▶ _DIRECTIONS_
Write the material out again exactly.

▶ _SUPPLIED DATA_
####
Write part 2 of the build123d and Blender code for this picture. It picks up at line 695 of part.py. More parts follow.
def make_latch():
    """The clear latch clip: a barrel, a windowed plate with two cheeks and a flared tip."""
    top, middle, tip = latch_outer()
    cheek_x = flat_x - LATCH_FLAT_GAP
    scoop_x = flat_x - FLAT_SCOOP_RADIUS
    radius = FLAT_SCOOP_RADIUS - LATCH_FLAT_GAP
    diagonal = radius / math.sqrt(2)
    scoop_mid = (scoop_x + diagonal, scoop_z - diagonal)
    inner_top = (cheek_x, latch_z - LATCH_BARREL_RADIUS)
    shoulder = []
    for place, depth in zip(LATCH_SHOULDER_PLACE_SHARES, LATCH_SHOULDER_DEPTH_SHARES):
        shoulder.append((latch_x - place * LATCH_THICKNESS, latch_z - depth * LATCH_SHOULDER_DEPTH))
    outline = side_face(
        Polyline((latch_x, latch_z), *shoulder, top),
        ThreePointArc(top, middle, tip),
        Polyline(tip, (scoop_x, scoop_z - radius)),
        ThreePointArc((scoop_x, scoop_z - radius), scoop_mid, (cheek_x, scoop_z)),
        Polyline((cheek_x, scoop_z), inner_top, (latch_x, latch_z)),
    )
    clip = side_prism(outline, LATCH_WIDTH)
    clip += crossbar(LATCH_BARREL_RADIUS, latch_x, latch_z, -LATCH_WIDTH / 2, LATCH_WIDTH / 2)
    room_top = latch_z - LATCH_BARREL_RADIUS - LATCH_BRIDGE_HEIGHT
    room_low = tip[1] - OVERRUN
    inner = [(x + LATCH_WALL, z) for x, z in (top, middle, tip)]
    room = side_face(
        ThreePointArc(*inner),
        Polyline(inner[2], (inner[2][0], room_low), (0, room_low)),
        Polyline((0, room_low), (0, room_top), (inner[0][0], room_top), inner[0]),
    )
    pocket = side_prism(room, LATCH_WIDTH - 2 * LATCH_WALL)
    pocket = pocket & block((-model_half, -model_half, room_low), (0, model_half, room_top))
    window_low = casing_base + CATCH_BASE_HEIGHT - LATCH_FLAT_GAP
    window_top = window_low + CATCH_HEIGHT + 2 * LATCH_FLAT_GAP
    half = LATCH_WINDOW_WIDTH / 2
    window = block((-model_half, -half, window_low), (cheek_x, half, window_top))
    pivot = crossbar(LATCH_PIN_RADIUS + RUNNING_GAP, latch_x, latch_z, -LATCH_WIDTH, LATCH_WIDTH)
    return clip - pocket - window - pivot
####
▶ _THE OUTPUT_
Write part 2 of the build123d and Blender code for this picture. It picks up at line 695 of part.py. More parts follow.
def make_latch():
    """The clear latch clip: a barrel, a windowed plate with two cheeks and a flared tip."""
    top, middle, tip = latch_outer()
    cheek_x = flat_x - LATCH_FLAT_GAP
    scoop_x = flat_x - FLAT_SCOOP_RADIUS
    radius = FLAT_SCOOP_RADIUS - LATCH_FLAT_GAP
    diagonal = radius / math.sqrt(2)
    scoop_mid = (scoop_x + diagonal, scoop_z - diagonal)
    inner_top = (cheek_x, latch_z - LATCH_BARREL_RADIUS)
    shoulder = []
    for place, depth in zip(LATCH_SHOULDER_PLACE_SHARES, LATCH_SHOULDER_DEPTH_SHARES):
        shoulder.append((latch_x - place * LATCH_THICKNESS, latch_z - depth * LATCH_SHOULDER_DEPTH))
    outline = side_face(
        Polyline((latch_x, latch_z), *shoulder, top),
        ThreePointArc(top, middle, tip),
        Polyline(tip, (scoop_x, scoop_z - radius)),
        ThreePointArc((scoop_x, scoop_z - radius), scoop_mid, (cheek_x, scoop_z)),
        Polyline((cheek_x, scoop_z), inner_top, (latch_x, latch_z)),
    )
    clip = side_prism(outline, LATCH_WIDTH)
    clip += crossbar(LATCH_BARREL_RADIUS, latch_x, latch_z, -LATCH_WIDTH / 2, LATCH_WIDTH / 2)
    room_top = latch_z - LATCH_BARREL_RADIUS - LATCH_BRIDGE_HEIGHT
    room_low = tip[1] - OVERRUN
    inner = [(x + LATCH_WALL, z) for x, z in (top, middle, tip)]
    room = side_face(
        ThreePointArc(*inner),
        Polyline(inner[2], (inner[2][0], room_low), (0, room_low)),
        Polyline((0, room_low), (0, room_top), (inner[0][0], room_top), inner[0]),
    )
    pocket = side_prism(room, LATCH_WIDTH - 2 * LATCH_WALL)
    pocket = pocket & block((-model_half, -model_half, room_low), (0, model_half, room_top))
    window_low = casing_base + CATCH_BASE_HEIGHT - LATCH_FLAT_GAP
    window_top = window_low + CATCH_HEIGHT + 2 * LATCH_FLAT_GAP
    half = LATCH_WINDOW_WIDTH / 2
    window = block((-model_half, -half, window_low), (cheek_x, half, window_top))
    pivot = crossbar(LATCH_PIN_RADIUS + RUNNING_GAP, latch_x, latch_z, -LATCH_WIDTH, LATCH_WIDTH)
    return clip - pocket - window - pivot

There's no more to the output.